Given all the obvious attributes of algae as a feedstock for fuel, its production has yet to materialize in any meaningful volume. The reason for this is centered upon the significant capital, operations, and maintenance costs to build and maintain the production and harvesting systems. Algae are easily grown in small volumes but difficult to extrapolate into large‐scale production facilities. The cheapest of all current technologies are still the open architecture approaches, for instance, ponds; which facing challenges with contamination, evaporation, temperature control, CO2 utilization, and general maintenance. The preferred approaches are the closed systems, generally known as photo-bioreactors, where algae remain in a closed environment to enable accelerated growth and better control over environmental conditions. These glass or plastic enclosures can be mounted in a variety of horizontal or vertical configurations and can take many shapes and sizes.
It is no doubt that microalgae show great potential for the sustainable production of food and fuel for the growing world population with increasing demands and changing habits.

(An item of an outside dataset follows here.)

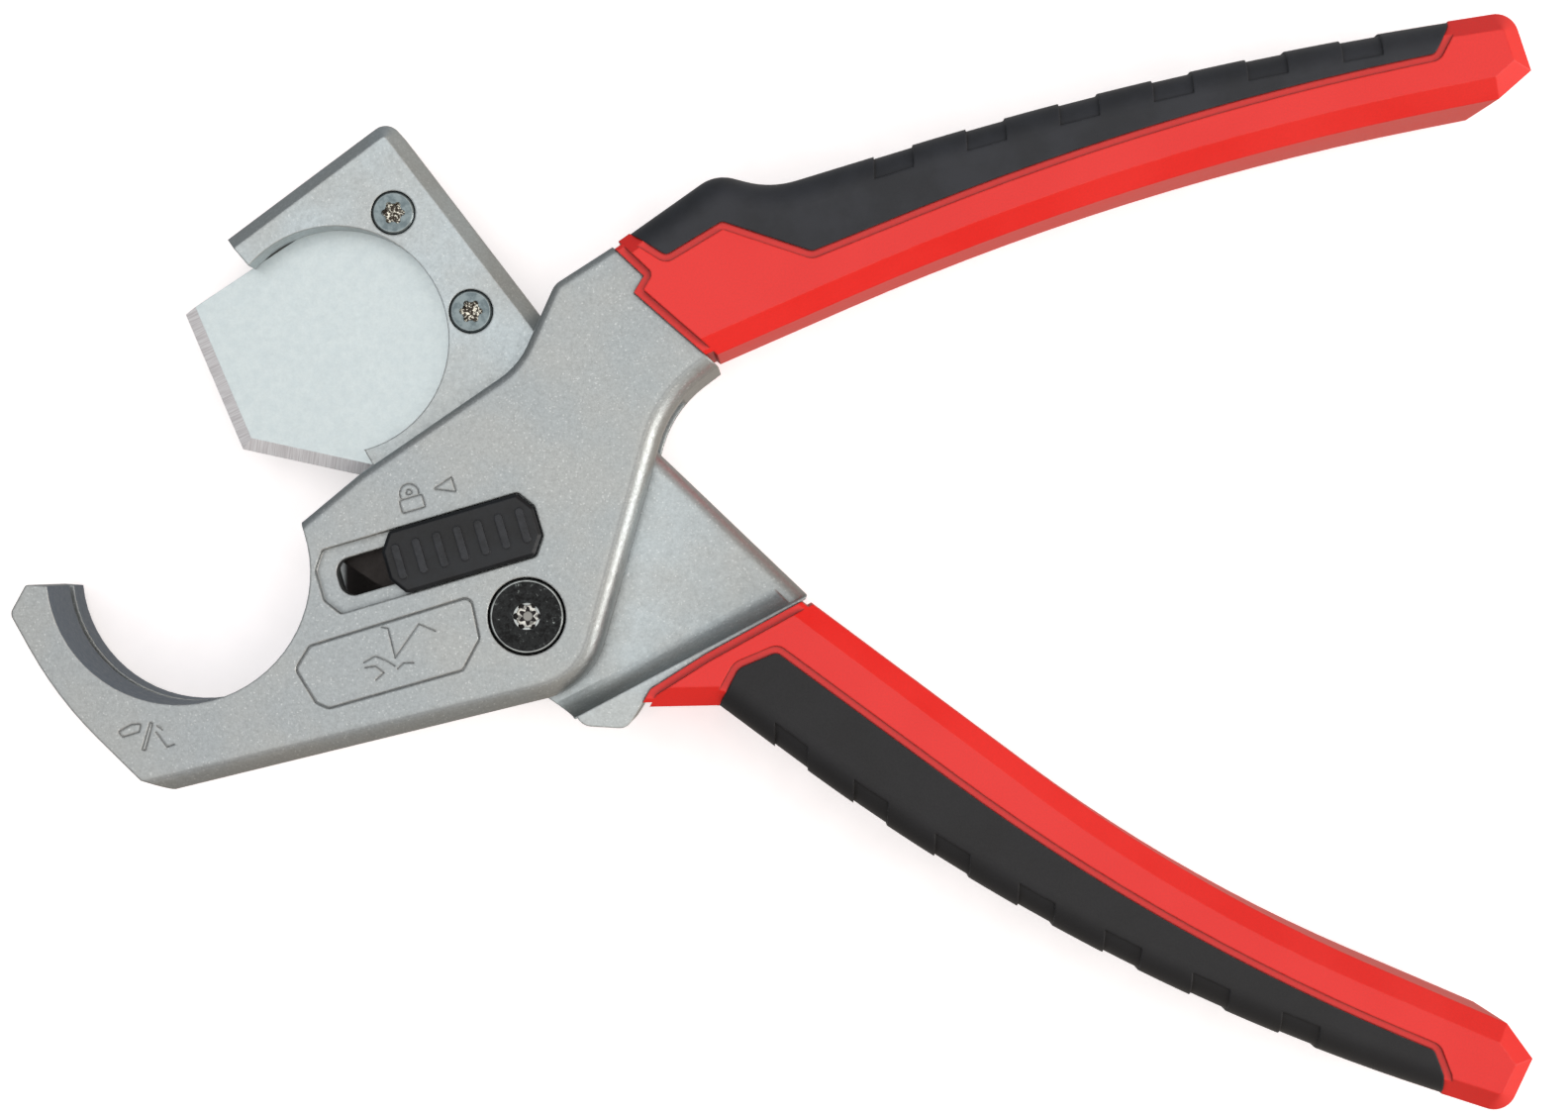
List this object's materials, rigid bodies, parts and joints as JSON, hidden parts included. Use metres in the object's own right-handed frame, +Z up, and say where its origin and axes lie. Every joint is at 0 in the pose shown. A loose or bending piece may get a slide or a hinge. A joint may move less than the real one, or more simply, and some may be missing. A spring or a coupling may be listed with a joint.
{
  "type": "plastic pipe cutter",
  "caption": "Plier-style cutter for plastic pipe with a hooked pipe seat, a pivoting blade arm, a sliding lock and two padded grips.",
  "frame": {"origin": "middle of the underside of the tool as it lies flat, on the plane it rests on", "axes": "+X from the hook towards the handle ends, +Y from the lower handle towards the upper one, +Z up through the tool's thickness"},
  "size_m": [0.2306, 0.1662, 0.024],
  "materials": {
    "cast_metal": "satin silver paint with fine metallic sparkle over die-cast alloy",
    "blade_steel": "bright fine-ground stainless sheet with a ground edge",
    "dark_steel": "black oxide steel, lightly polished rim",
    "zinc_steel": "zinc-plated steel",
    "spring_steel": "oiled spring steel",
    "bronze": "sintered bronze",
    "lock_plastic": "moulded black nylon",
    "grip_red": "fine-textured red moulded plastic",
    "grip_black": "soft matt charcoal rubber"
  },
  "bodies": {
    "frame": {"frame_casting": "cast_metal", "upper_grip_shell": "grip_red", "upper_grip_pad": "grip_black", "pivot_screw": "dark_steel", "pivot_sleeve_nut": "dark_steel", "front_washer": "zinc_steel", "rear_washer": "zinc_steel", "wave_washer": "spring_steel", "return_spring": "spring_steel", "detent_spring": "spring_steel"},
    "blade_arm": {"arm_casting": "cast_metal", "lower_grip_shell": "grip_red", "lower_grip_pad": "grip_black", "blade": "blade_steel", "blade_screws": "zinc_steel", "arm_bush": "bronze"},
    "lock_slider": {"lock_button": "lock_plastic", "lock_plate": "dark_steel", "lock_pin": "zinc_steel", "lock_rivets": "zinc_steel"}
  },
  "joints": [
    {"name": "arm_pivot", "type": "hinge", "parent": "frame", "child": "blade_arm", "pos_m": [-0.03726, -0.00828, 0.012], "axis": [0, 0, 1], "range_deg": [0, 47], "stiffness_Nm_per_rad": 0.4, "springref_deg": -20.05, "deforming": ["return_spring"]},
    {"name": "lock_slide", "type": "slide", "parent": "frame", "child": "lock_slider", "axis": [-0.9593, -0.2823, 0], "range_m": [0, 0.01], "deforming": ["detent_spring"]}
  ]
}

Since they are cultivated in technical systems, they do not contribute to massive land use, loss of biodiversity, and environmental pollution. Despite these advantages, the commercialization of algae technology in producing biofuel is still at an infant stage due to its high capital and maintenance cost. However, integrated food and fuel production is considered promising because the food market is more diversified and open to new and innovative products than the energy market. Integrated food and fuel production from microalgae will not only achieve higher returns on investment but also greater acceptance than fuel production alone.